Many years later, I felt the need to introduce creativity into my life. I took to writing again (a passion that I owe to my father). That eventually led to Food and Wine Gazette. But this journey would not have been possible without those humble beginnings in Rosalie’s kitchen.

Words can never replace the feeling of loss. But memories help to soften the pain. Luckily there are plenty.

Rabbit stew cooked in garlic

By popular request from readers of my newsletter this is Rosalie’s recipe for rabbit in garlic.

1 rabbit

6 cloves of garlic

1 bottle of red wine

Salt and pepper

Extra-virgin olive oil

Method

Marinate the chopped rabbit or legs of rabbit (depending on your preference) in the red wine overnight with pepper corns and a pinch of salt. You can add a bay leaf if you like.

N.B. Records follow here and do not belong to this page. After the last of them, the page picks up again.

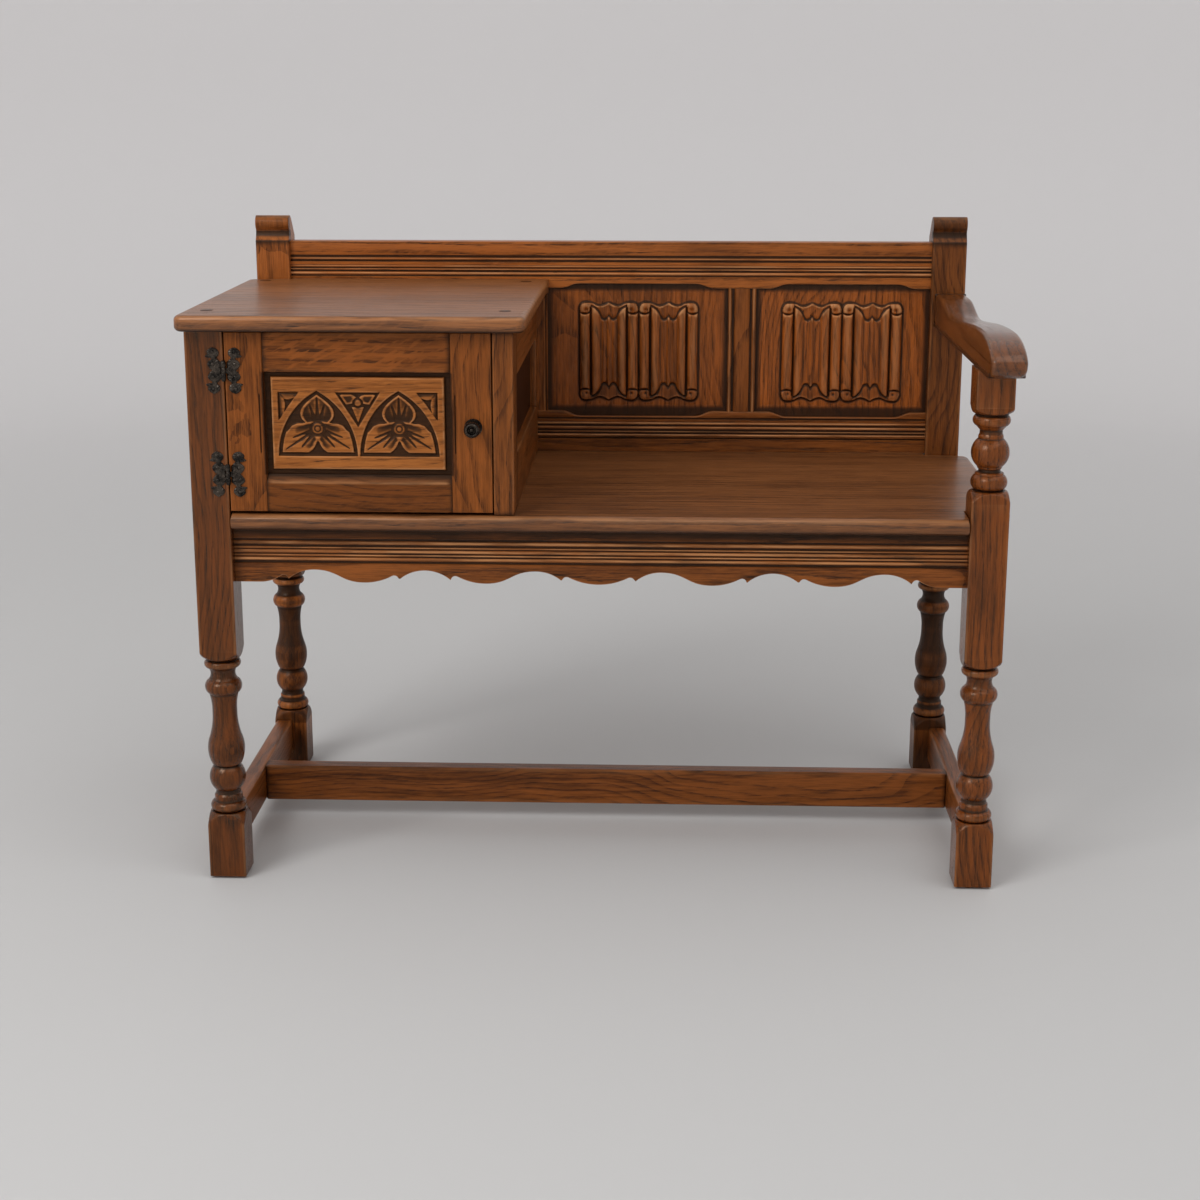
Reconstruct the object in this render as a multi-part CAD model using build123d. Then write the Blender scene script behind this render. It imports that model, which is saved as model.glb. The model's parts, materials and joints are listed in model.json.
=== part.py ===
"""Telephone bench in turned and carved oak: a seat with one arm, and a small cupboard
under a table top at the left. Millimetres, +Z up.

The sizes are set out from the outer face of the left front leg (x = 0), the front
face of the front legs (y = 0, the back of the bench is +y) and the floor (z = 0).
The last step moves the finished pieces to the middle of the bench's footprint.
"""
from build123d import *
import os
from math import sqrt

# ------------------------------------------------------------------ driving sizes
leg_span = 960.0            # outer face to outer face of the front legs
leg_size = 45.0             # square stock of the legs and posts
post_inset = 3.0            # each rear post stands this far in from the front leg
post_face_y = 400.0         # front face of the rear posts
glide_height = 3.0
glide_radius = 14.0

seat_height = 463.0
seat_thickness = 20.0
seat_front_y = -6.0         # the seat's front edge stands proud of the legs
seat_overhang = 10.0        # past the legs, at each side
seat_round = 7.0            # rounding of the seat's free edges
seat_corner = 14.0          # plan radius of the overhang's corners
seat_rear_y = 398.0         # rear edge of the overhang, beside the posts
notch_gap = 1.5             # air round the legs where a board is notched

apron_drop = 67.0           # front apron, from the seat to its lowest point
apron_face_y = 15.0
apron_thickness = 20.0
rail_thickness = 22.0       # side aprons, rear apron and stretchers
plain_apron_height = 65.0
rail_inset = 6.0            # outer face of the side rails, in from the leg

stretcher_low_z = 23.0
stretcher_height = 48.0
centre_stretcher_y = 211.0
side_stretcher_chamfer = 3.0
centre_stretcher_chamfer = 1.5

back_face_y = 408.0
back_height = 286.0         # top of the back rail above the seat
back_top_rail_height = 62.0
back_bottom_rail_height = 56.0
muntin_width = 37.0
left_opening_share = 0.5115 # the left carved opening's share of both
stile_width = 36.0
stile_overhang = 14.0       # the stile's inner edge past the cabinet's side
panel_field_y = 414.0       # the flat ground of the back panels
panel_thickness = 10.0
panel_tongue = 7.0          # how far a panel reaches into its groove
groove_spare = 1.0          # the groove is this much deeper than the tongue
ogee_flat = 16.0            # level stretch at each end of a shaped rail edge
ogee_run = 30.0
top_ogee_rise = 6.0
bottom_ogee_fall = 7.0

cabinet_height = 236.0      # table top above the seat
cabinet_top_thickness = 19.0
cabinet_top_front_y = -20.0
cabinet_top_left_x = -8.0
cabinet_top_overhang = 16.0 # past the cabinet's right side
cabinet_top_round = 6.0
cabinet_top_corner = 12.0
cabinet_side_x = 382.0      # outer face of the cabinet's right side
front_stile_width = 24.0
front_stile_depth = 50.0
rear_stile_depth = 28.0
side_frame_thickness = 20.0
side_panel_thickness = 7.0
side_panel_recess = 8.0
side_top_rail_height = 58.0
side_bottom_rail_height = 67.0

arm_width = 41.0
arm_step = 2.0              # arm's inner face, out from the leg's
arm_height = 175.0          # underside of the arm above the seat
arm_rear_thickness = 44.0
arm_dip_thickness = 29.0
arm_front_thickness = 45.0
arm_nose_reach = 82.0       # nose of the arm, in front of the legs
arm_nose_drop = 26.0        # foremost point of the nose below the arm's top
arm_nose_under = 27.0       # start of the flat underside behind the nose
arm_flat_length = 50.0      # level stretch in front of the post
arm_dip_share = 0.6375      # lowest point of the dip, as a share of the way to the post
arm_round = 6.0

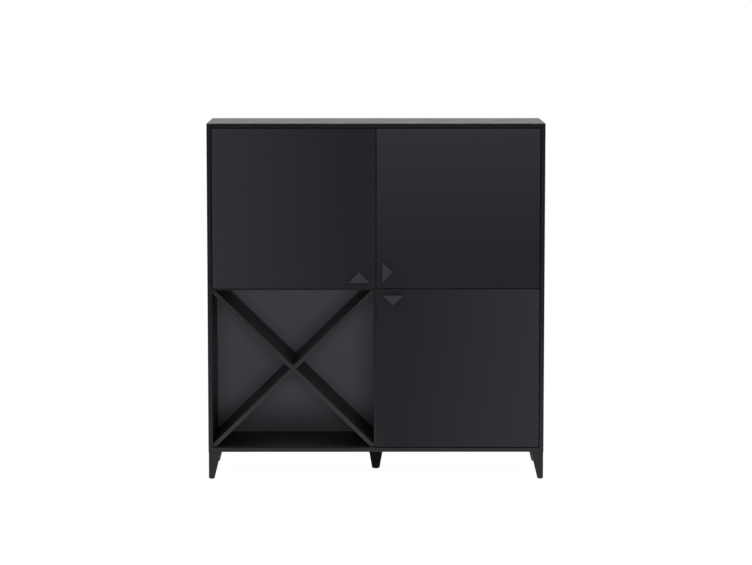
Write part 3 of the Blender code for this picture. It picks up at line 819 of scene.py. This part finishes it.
# The rounded rim of a screw's head as a share of its height, and its recess as shares of its radius
HEAD_RIM_SHARE, RECESS_LONG_SHARE, RECESS_THIN_SHARE = 0.4, 0.6, 0.12


def add_screw(name, radius, place, axis, seat, top):
    """A screw's head along one axis, between its seat and its top, with a rounded rim and a cross recess."""
    tall = abs(top - seat)
    head = add_round(name, radius, place, axis, seat, top, HEAD_SIDES)
    round_edges(head, tall * HEAD_RIM_SHARE, test=at_level(axis, top))
    middle = Vector(place)
    middle[axis] = top
    across = [i for i in range(3) if i != axis]
    for long, thin in (across, across[::-1]):
        half = unit(axis) * tall / 2
        half[long] = radius * RECESS_LONG_SHARE
        half[thin] = radius * RECESS_THIN_SHARE
        combine(head, add_block("recess", middle - half, middle + half))
    return head


# The rounding of the finger groove's ends as a share of its radius
GROOVE_END_SHARE = 0.9


class HIGHBOARD_OT_pulls(bpy.types.Operator):
    """The three triangular pulls, each turned by a quarter turn against the last, and their screws"""

    bl_idname = "highboard.pulls"
    bl_label = "Pulls"

    def execute(self, context):
        pulls = context.scene.highboard_pulls
        low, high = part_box("upper_left_handle")
        base, rise = high.x - low.x, high.z - low.z
        middle_x, middle_y = (low.x + high.x) / 2, low.y + pulls.thick / 2
        # A three-sided cylinder of radius 1 is the root of 3 wide and 1.5 tall
        shape = {"vertices": 3, "radius": 1, "depth": 1, "rotation": (QUARTER_TURN, 0, 0)}
        place = (middle_x, middle_y, low.z + rise / 3)
        scale = (base / math.sqrt(3), rise / 1.5, pulls.thick)
        add = bpy.ops.mesh.primitive_cylinder_add
        master = begin("upper_left_pull", add, location=place, scale=scale, **shape)
        with edit_mode(master):
            select_where(master, "VERT", lambda v: v.co.z > low.z + rise / 2 and v.co.y < middle_y)
            bpy.ops.transform.translate(value=(0, pulls.thick - pulls.tip_thick, 0))
        round_edges(master, pulls.edge_round, segments=4)
        radius, reach = pulls.groove_radius, base / 2 - pulls.groove_from_end
        ends = (middle_x - reach, middle_x + reach)
        groove = add_round("finger_groove", radius, (0, middle_y, low.z), 0, *ends, GROOVE_SIDES)
        round_edges(groove, radius * GROOVE_END_SHARE, segments=8)
        combine(master, groove)
        paint(master, finish_of("satin_lacquered_casting"))
        pivot = middle_of("upper_left_handle")
        made = {"upper_left": master}
        for door in ("upper_right", "lower_right"):
            move = middle_of(f"{door}_handle") - pivot
            turn = DOORS[door][1] * QUARTER_TURN
            made[door] = copy_of(master, f"{door}_pull", move, turn=turn, pivot=pivot)
        low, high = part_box("upper_left_handle_screw")
        place = middle_of("upper_left_handle_screw")
        seat_y = high.y - pulls.head_tall
        screw = add_screw("upper_left_pull_screw", (high.x - low.x) / 2, place, 1, seat_y, high.y)
        inside_y = seat_y + pulls.head_tall / 4
        combine(screw, add_round("shank", pulls.shank_radius, place, 1, low.y, inside_y, HOLE_SIDES), "UNION")
        paint(screw, finish_of("zinc_plated_steel"))
        screws = for_each_door(screw, "handle_screw", "pull_screw")
        for door, pull in made.items():
            finish(pull, f"{door}_leaf", "handle_lacquer", f"{door}_handle")
            finish(screws[door], f"{door}_leaf", "pin_steel", f"{door}_handle_screw")
        return {"FINISHED"}


def make_cup(node, name, hinges):
    """A hinge cup let into the door, with its flange and its two screws."""
    low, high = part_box(node)
    top_y = high.y
    seat_y = top_y - hinges.flange_thick
    bottom_y = seat_y - hinges.cup_depth
    place = (low.x + hinges.cup_radius, 0, (low.z + high.z) / 2)
    cup = add_round(name, hinges.cup_radius, place, 1, bottom_y, top_y, CUP_SIDES)
    round_edges(cup, hinges.wall_thick, test=at_level(1, bottom_y))
    flange_half = Vector((hinges.flange_wide / 2, hinges.flange_thick / 2, (high.z - low.z) / 2))
    flange_middle = Vector((place[0] + hinges.wall_thick, (seat_y + top_y) / 2, place[2]))
    flange = add_block("flange", flange_middle - flange_half, flange_middle + flange_half)
    round_edges(flange, hinges.corner_round, segments=6, test=along(1))
    combine(cup, flange, "UNION")
    inner = hinges.cup_radius - hinges.wall_thick
    floor_y = bottom_y + hinges.wall_thick
    hollow = add_round("hollow", inner, place, 1, floor_y, top_y + OVERRUN, CUP_SIDES)
    round_edges(hollow, hinges.wall_thick, test=at_level(1, floor_y))
    combine(cup, hollow)
    round_edges(cup, hinges.flange_thick / 4, segments=2, test=at_level(1, top_y))
    ends = (top_y - hinges.screw_proud, top_y + hinges.screw_proud)
    screws = []
    for z in (low.z + hinges.screw_from_end, high.z - hinges.screw_from_end):
        screws.append(add_screw("screw", hinges.screw_radius, (flange_middle.x, 0, z), 1, *ends))
    return join(name, [cup, *screws])


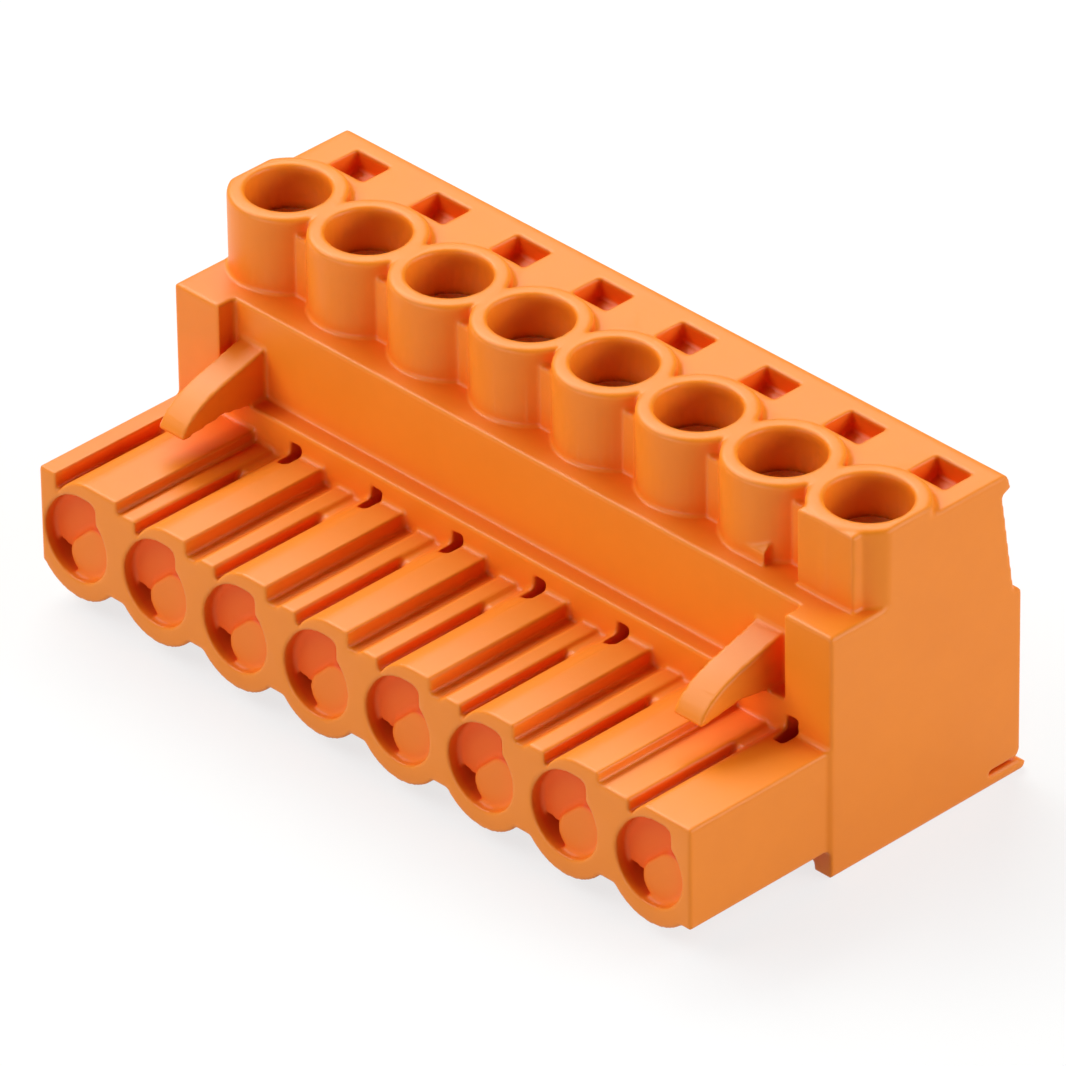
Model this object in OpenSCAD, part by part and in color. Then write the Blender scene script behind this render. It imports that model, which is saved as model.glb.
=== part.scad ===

When the rabbit is marinated and you are ready to cook the rabbit bring it out of the refrigerator and let it reach room temperature. Warm up the extra virgin olive oil and fry the garlic. Once it is cooked, remove it from the oil and fry the rabbit in the oil that has been flavoured with garlic until it is browned. (You can use more garlic if you want depending on your preference). Remove the pepper corns from the marinade and then add it to the pan with the olive oil. Bring to a boil and then put back the rabbit and garlic back into the pan and cook at a gentle simmer for around 50 minutes or until the rabbit is tender. 

Serving suggestion: She used to serve this dish with peas and mashed potatoes. You can use any left over rabbit with the sauce to make spaghetti with rabbit sauce which is a great way to finish off the exceptional flavour of the red wine sauce. Otherwise mop the sauce with fresh bread.